A major selling point of President Trump’s series of tariffs on other countries was that they would pay the United States for their imports and, in turn, boost the American economy. However, the study, published by the Kiel Institute for the World Economy in Germany, found the opposite occurred.

“The 2025 US tariffs are an own goal: American importers and consumers bear nearly the entire cost. Foreign exporters absorb only about 4% of the tariff burden—the remaining 96% is passed through to US buyers,” the report stated.

Americans not only paid more because of the tariffs, but they also had fewer options

The study claims that while U.S. customs revenue surged by approximately $200 billion in 2025, trade volumes collapsed, and export prices did not fall. The study cited the tariff hikes the U.S. imposed on India in August 2025.
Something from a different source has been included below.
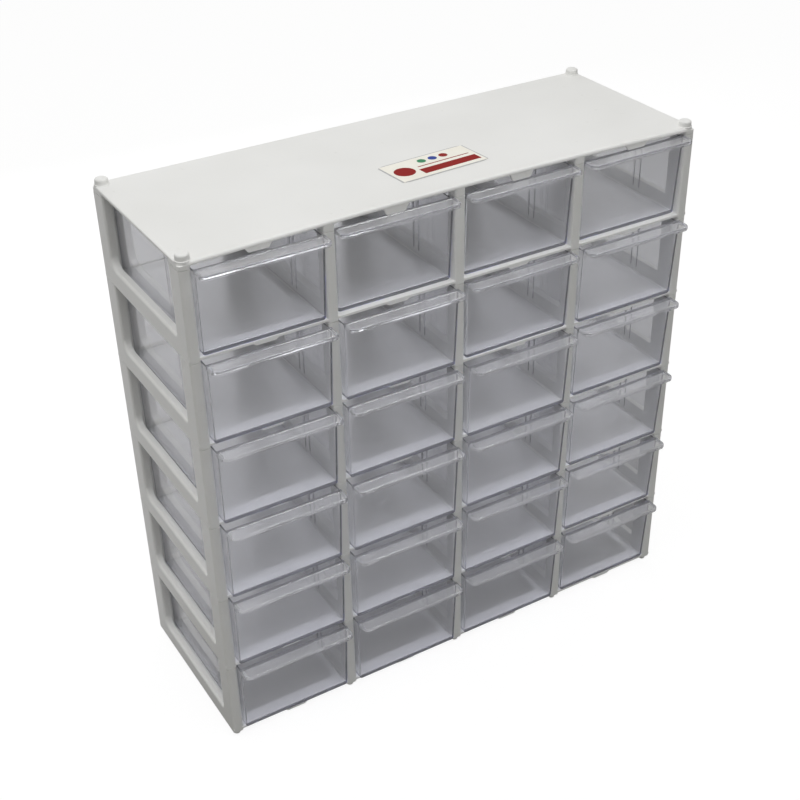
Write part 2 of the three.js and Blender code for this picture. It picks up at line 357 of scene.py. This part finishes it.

“We compared Indian exports to the US with shipments to Europe and Canada and identified a clear pattern,” Julian Hinz, Research Director at the Kiel Institute and one of the authors of the study, explained. “Both export value and volume to the US dropped sharply, by up to 24 percent. But unit prices—the prices Indian exporters charged—remained unchanged. They shipped less, not cheaper.”

Basically, the study found that instead of other countries paying the tariffs to the United States and growing the U.S. economy, American consumers faced higher prices as companies passed the tariffs on to them. The tariffs also reduced trade volumes, meaning Americans not only paid more, but they also had fewer options.

The United States is a large market, but it is not the only market

As the study explained, “Exporters facing U.S. tariffs can redirect their sales to Europe, Asia, or other destinations. If redirecting sales is feasible, exporters have less incentive to cut prices specifically for U.S. buyers.”

“Even if an exporter cuts prices, a 50% tariff is extremely difficult to overcome through price concessions. An exporter would need to cut their price by one-third just to offset a 50% tariff—a margin cut that would likely be unprofitable for most firms. Given the choice between maintaining margins on reduced sales or slashing margins to maintain volume, most exporters apparently prefer the former.”

According to the study, (1) tariffs are a tax on Americans, (2) tariffs do not transfer wealth from foreigners to Americans, (3) trade volumes adjust, not prices, and (4) supply chains bear significant costs.

As the study’s authors concluded in their report, “The claim that foreign countries ‘pay’ these tariffs is a myth.”